Alright, let’s talk about something I ran into recently, this whole idea of “classified technologies.” Not the super-secret government stuff, mind you, but things you find in regular companies that get treated like they’re top secret.
So, I was digging through some old project files from a place I used to work at. Needed to retrieve some specific data transformation logic for a personal project, something I vaguely remembered building years ago. Found the archive, dusted it off, and started looking.
The ‘Secret Sauce’
There it was. A module everyone used to whisper about. They called it the “core classification engine” or something equally grand. Nobody really knew exactly how it worked, just that it was vital and somehow… sensitive. Very hush-hush. Documentation? Forget about it. Just comments like “// Magic happens here” or “// DO NOT TOUCH”. Classic.

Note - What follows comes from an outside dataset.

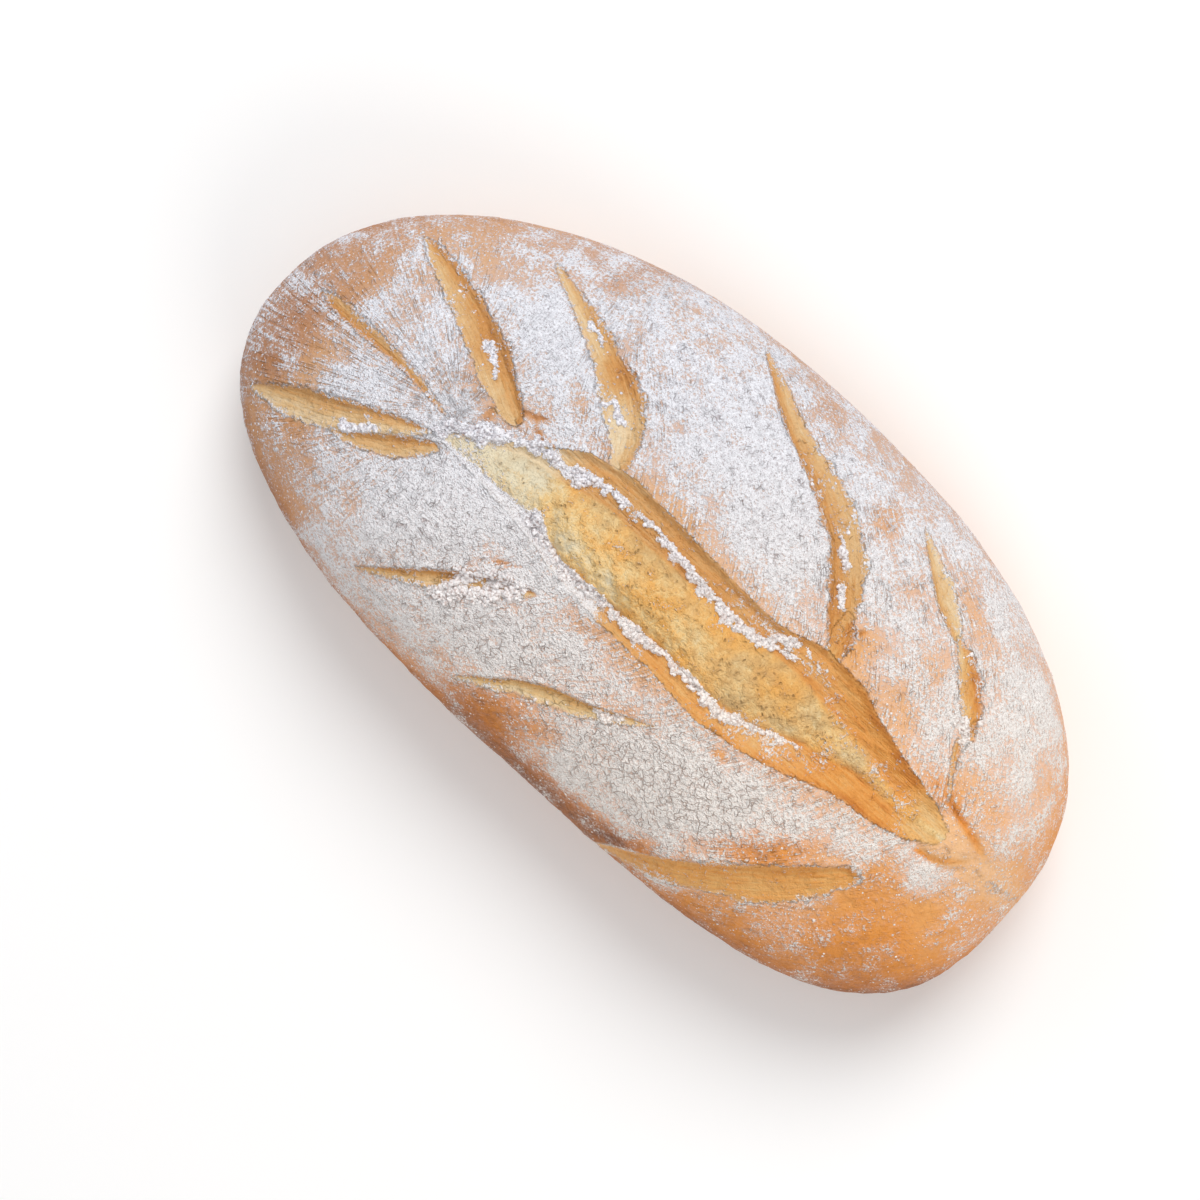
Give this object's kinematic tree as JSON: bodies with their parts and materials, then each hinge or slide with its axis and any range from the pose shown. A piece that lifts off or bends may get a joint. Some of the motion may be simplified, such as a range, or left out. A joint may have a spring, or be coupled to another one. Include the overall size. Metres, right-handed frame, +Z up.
{
  "type": "white bread loaf",
  "caption": "Floured oval white loaf with a flat underside, scored with a long slash along its back and a fan of short cuts, for resting on a table, board or shelf",
  "frame": {"origin": "Centre of the loaf's bounding box in X and Y, on the flat underside", "axes": "+X along the loaf towards its blunt end, where the long slash closes in a small knot; +Y across it; +Z up, out of the scored crust"},
  "size_m": [0.3, 0.155, 0.0862],
  "materials": {
    "crust": "matte baked crust, dusted white with flour between golden cuts"
  },
  "bodies": {
    "root": {"loaf": "crust"}
  },
  "joints": []
}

I figured, okay, I need to understand this part to get my old logic out. So I started tracing the code, stepping through it. It wasn’t easy. The thing was written in a style I can only describe as deliberately confusing. Lots of weird variable names, functions calling other functions five levels deep for no apparent reason.
- First, I tried running it standalone. Nope. Too many weird dependencies.

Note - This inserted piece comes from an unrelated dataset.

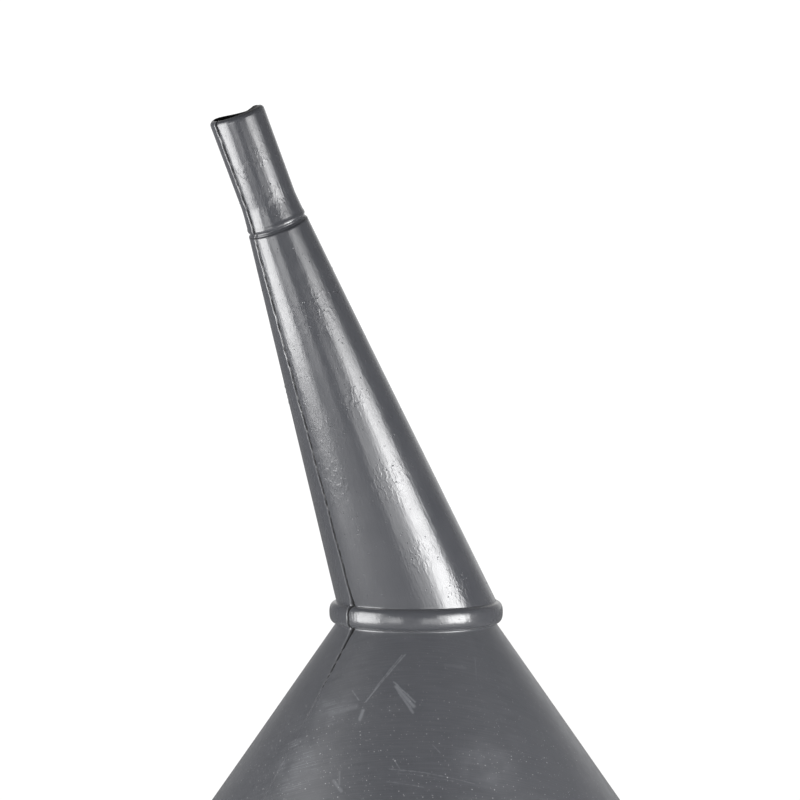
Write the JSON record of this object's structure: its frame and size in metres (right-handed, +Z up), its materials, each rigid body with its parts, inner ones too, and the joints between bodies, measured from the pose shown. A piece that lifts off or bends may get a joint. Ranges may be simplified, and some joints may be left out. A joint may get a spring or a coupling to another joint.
{
  "type": "slant-spout funnel",
  "caption": "Blow-moulded conical funnel with a beaded neck, a long tapered spout leaning to one side, and a lift-out wire-gauze strainer in the throat.",
  "frame": {"origin": "on the bowl's axis, in the plane that the mouth's flange rests on", "axes": "+Z up along the bowl's axis from the mouth to the neck; the spout leans towards -X in the XZ plane, which is also the mould's parting plane"},
  "size_m": [0.24, 0.24, 0.327],
  "materials": {
    "grey_moulding": "semi-matte polyethylene, as moulded, lightly scuffed",
    "black_moulding": "fine satin",
    "brass_wire": "drawn and woven",
    "steel_wire": "bright drawn"
  },
  "bodies": {
    "funnel": {"funnel_body": "grey_moulding"},
    "strainer": {"strainer_frame": "black_moulding", "strainer_gauze": "brass_wire", "strainer_retainer_ring": "black_moulding"},
    "bail": {"strainer_bail": "steel_wire"}
  },
  "joints": [
    {"name": "strainer_lift_out", "type": "slide", "parent": "funnel", "child": "strainer", "axis": [0, 0, -1], "range_m": [0, 0.165]},
    {"name": "bail_swing", "type": "hinge", "parent": "strainer", "child": "bail", "pos_m": [0, 0, 0.11677], "axis": [0, 1, 0], "range_deg": [-85, 85]}
  ]
}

- Then, I started commenting out chunks, trying to isolate the bit I needed. Slow going.
- Spent hours just mapping out the data flow. It went in, got scrambled around like crazy, and then something came out the other end.
Unmasking the ‘Mystery’
After a good long while, probably too long, I started seeing a pattern. This super “classified” process? It was basically doing a bunch of standard checks and transformations you could find in any basic library. Seriously. It checked data types, formatted some strings, did a few simple calculations. That was pretty much it.
Why all the secrecy then? My guess? Someone probably built it way back when, maybe it was clever for its time, or maybe they just wanted job security. They slapped a scary name on it, told everyone it was critical and complex, and nobody dared question it or try to replace it. It just sat there, this black box everyone was afraid to touch.
It really grinds my gears, stuff like that. You see it all the time. People making things complicated just for the sake of it, or because they don’t understand it themselves and hide behind jargon. Instead of clean, simple code, you get these tangled messes wrapped in warning tape.
In the end, I managed to pull out the simple logic I actually needed. Re-wrote it in about twenty lines of straightforward code. The whole “classified engine” part? Left it behind in the archive. Good riddance.
Just goes to show, sometimes the most “classified” tech is just poorly understood legacy stuff nobody wants to admit they don’t get. Always worth poking the bear, sometimes you find out it’s just a teddy bear with a scary mask on.